***** Collected material *****
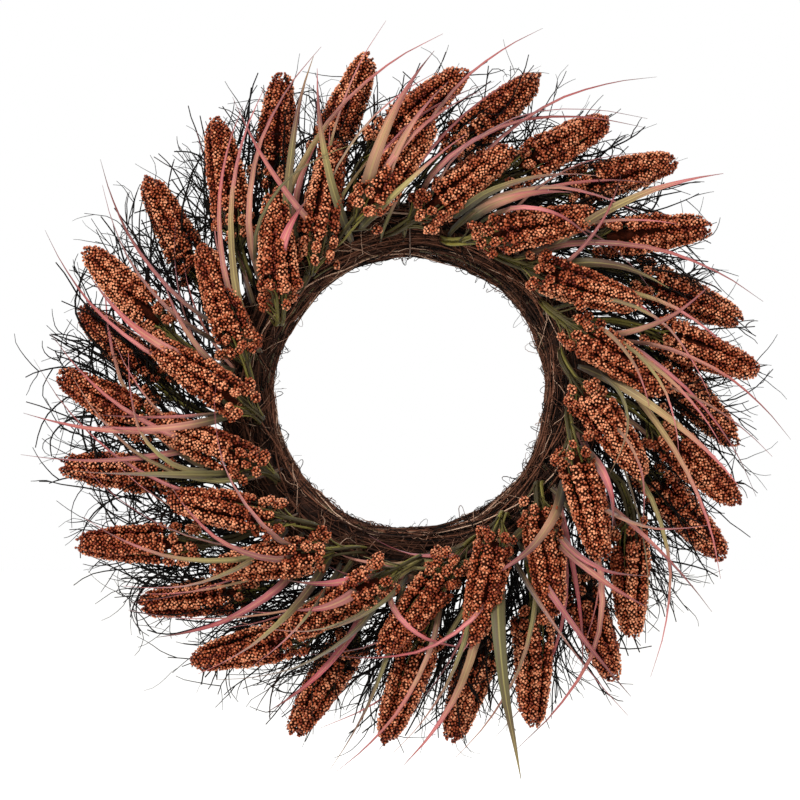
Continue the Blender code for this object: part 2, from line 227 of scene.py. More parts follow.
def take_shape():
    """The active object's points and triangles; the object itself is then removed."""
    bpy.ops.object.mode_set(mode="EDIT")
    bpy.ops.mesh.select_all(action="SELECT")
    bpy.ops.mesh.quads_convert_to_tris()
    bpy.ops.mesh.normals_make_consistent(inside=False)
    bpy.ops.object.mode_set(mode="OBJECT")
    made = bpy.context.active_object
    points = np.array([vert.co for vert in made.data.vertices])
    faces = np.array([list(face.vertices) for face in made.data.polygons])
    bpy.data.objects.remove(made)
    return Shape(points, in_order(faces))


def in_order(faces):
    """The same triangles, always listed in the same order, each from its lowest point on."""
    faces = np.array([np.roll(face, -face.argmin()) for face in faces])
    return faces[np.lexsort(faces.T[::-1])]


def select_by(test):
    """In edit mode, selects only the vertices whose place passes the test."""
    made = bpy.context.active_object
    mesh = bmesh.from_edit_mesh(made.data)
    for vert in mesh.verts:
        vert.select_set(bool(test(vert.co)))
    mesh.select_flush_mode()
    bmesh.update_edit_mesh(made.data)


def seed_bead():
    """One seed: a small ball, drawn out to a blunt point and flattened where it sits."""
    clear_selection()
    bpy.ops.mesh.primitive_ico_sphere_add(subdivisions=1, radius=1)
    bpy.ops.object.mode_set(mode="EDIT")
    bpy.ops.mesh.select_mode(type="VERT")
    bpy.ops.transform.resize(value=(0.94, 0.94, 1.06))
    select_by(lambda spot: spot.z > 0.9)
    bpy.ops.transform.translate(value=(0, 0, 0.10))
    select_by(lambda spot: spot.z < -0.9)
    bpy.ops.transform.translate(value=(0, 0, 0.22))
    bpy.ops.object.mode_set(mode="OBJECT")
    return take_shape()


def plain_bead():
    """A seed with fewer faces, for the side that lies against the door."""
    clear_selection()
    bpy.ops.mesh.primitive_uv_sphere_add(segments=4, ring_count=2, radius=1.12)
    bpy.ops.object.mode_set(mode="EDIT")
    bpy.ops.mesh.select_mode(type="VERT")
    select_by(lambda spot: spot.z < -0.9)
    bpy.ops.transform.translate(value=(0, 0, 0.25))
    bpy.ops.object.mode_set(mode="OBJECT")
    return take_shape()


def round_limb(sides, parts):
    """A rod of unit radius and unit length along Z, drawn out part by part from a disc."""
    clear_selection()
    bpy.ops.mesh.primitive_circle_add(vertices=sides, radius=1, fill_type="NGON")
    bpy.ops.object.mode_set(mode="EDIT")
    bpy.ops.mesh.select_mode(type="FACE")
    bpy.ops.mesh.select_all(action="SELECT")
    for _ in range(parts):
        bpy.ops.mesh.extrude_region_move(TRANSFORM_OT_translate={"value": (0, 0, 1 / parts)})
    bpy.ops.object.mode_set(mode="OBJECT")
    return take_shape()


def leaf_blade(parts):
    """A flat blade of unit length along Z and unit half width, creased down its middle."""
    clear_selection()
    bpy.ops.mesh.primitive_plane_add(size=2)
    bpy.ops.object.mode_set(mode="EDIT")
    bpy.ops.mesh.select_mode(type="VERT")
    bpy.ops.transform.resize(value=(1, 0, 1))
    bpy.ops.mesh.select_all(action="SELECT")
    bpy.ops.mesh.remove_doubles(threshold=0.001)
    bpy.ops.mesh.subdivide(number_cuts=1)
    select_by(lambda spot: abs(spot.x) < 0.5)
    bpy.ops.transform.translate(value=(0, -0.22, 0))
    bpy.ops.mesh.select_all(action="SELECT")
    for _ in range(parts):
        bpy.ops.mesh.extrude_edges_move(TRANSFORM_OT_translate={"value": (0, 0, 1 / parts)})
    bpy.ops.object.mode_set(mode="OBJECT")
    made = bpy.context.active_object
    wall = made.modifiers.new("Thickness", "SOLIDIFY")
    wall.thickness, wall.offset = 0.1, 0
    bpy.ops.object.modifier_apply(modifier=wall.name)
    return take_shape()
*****
Requirements -
Everything from the first line above up to and including the line that contains "return Shape(points, in_order(faces))" should be printed exactly; please print only that.

Exercise solution -
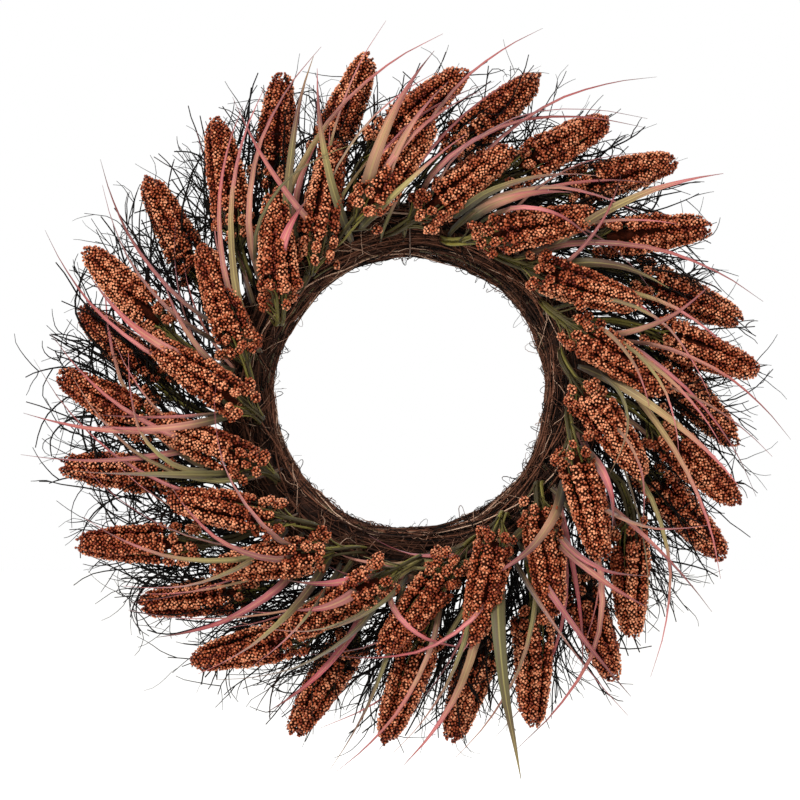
Continue the Blender code for this object: part 2, from line 227 of scene.py. More parts follow.
def take_shape():
    """The active object's points and triangles; the object itself is then removed."""
    bpy.ops.object.mode_set(mode="EDIT")
    bpy.ops.mesh.select_all(action="SELECT")
    bpy.ops.mesh.quads_convert_to_tris()
    bpy.ops.mesh.normals_make_consistent(inside=False)
    bpy.ops.object.mode_set(mode="OBJECT")
    made = bpy.context.active_object
    points = np.array([vert.co for vert in made.data.vertices])
    faces = np.array([list(face.vertices) for face in made.data.polygons])
    bpy.data.objects.remove(made)
    return Shape(points, in_order(faces))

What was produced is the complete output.